As for the 63% as avg. unit price. Thats awesome to know. Ill update my spreadsheet :)
that would be magical. Is that not how it works?
(Remember the VAT is 15% of selling price. so gross selling price would be sellprice x 1.15)
Lets assume, the customer who buys the game is in SA, your publisher is in the UK and you the Dev Studio are in SA.
Your game sells for $15. Valve collects the $15 from the customer. Because of Valve's agreement with SARS, the 15% VAT is inclusive of that price. Valve collects the VAT on behalf of SARS and will pay it out to them (and the VAT amount in this instance is $1.96.
This leaves $13,04. As per the distribution agreement with Valve they are entitled to 30% of this value (so $3,91). This leaves $9,13 to be split between you and your publisher (assuming you have one), in your publishing contract this $9.13 would usually be defined as the "Gross Revenue" or the amount actually received by the publisher.

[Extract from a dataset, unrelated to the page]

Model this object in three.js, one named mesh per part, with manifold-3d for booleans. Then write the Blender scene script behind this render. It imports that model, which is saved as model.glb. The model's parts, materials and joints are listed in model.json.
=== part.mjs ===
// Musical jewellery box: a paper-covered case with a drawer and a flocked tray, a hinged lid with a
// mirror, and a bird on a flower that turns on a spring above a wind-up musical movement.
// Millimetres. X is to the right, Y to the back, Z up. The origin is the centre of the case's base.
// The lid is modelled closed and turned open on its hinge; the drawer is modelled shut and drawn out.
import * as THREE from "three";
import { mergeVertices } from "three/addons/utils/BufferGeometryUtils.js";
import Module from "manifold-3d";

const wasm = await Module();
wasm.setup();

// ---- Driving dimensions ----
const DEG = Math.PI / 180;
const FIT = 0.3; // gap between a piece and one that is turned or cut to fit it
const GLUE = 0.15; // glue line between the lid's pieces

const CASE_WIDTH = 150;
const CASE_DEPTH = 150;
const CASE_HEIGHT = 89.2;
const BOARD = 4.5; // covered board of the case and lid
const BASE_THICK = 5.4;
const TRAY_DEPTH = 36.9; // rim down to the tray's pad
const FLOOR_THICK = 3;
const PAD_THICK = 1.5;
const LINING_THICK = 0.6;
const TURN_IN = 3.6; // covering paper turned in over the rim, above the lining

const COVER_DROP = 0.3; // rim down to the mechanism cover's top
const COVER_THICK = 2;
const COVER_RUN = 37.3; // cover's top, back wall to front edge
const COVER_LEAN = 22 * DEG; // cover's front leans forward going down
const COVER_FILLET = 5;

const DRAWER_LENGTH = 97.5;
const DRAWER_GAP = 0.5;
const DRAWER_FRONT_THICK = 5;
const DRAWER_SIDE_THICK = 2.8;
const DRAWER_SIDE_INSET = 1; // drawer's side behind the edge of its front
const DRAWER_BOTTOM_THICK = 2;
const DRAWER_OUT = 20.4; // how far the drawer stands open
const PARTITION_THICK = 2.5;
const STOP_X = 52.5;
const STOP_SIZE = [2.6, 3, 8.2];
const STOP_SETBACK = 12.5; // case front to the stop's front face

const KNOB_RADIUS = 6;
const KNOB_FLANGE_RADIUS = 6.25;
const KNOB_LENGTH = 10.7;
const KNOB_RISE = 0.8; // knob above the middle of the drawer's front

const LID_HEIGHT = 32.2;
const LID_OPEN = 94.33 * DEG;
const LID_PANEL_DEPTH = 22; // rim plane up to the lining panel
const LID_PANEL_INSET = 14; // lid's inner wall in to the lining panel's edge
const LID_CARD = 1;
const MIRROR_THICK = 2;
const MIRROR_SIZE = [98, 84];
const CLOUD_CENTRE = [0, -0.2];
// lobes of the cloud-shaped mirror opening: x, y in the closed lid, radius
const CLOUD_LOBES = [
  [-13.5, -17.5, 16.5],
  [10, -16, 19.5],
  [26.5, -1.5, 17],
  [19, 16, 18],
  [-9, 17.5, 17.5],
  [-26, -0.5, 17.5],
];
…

Now the publisher would not have to pay VAT to their tax authority on this amount, as, unless their country is particularly anal about it, this type of transaction isn't seen as vatable because it is the distribution of cash, not goods or services, and VAT was already paid for the sale of the good/service when the customer bought it. The publisher is likely to have built in some recoupment or earmarked certain expenses that it can deduct from the Gross Revenue, this will be listed in your publishing agreement. What is left after these deductions are made is the Net Revenue. This will be split then between you and the publisher . Lets go for the standard and say it is 70% to you and 30% to the publisher. So this means that you would receive $6,39 from them. As before you do not need to collect VAT on this amount as it is not a vatable transaction. You may end up paying Company or Income tax on this amount though if your company turns a profit.
Does that make it a bit clearer?
Obvs this is all subject to various tax laws and could be different between country to country
In our publisher contract, VAT is only mentioned once, at 6%, and it's not clear where that comes out really - that's why I was curious.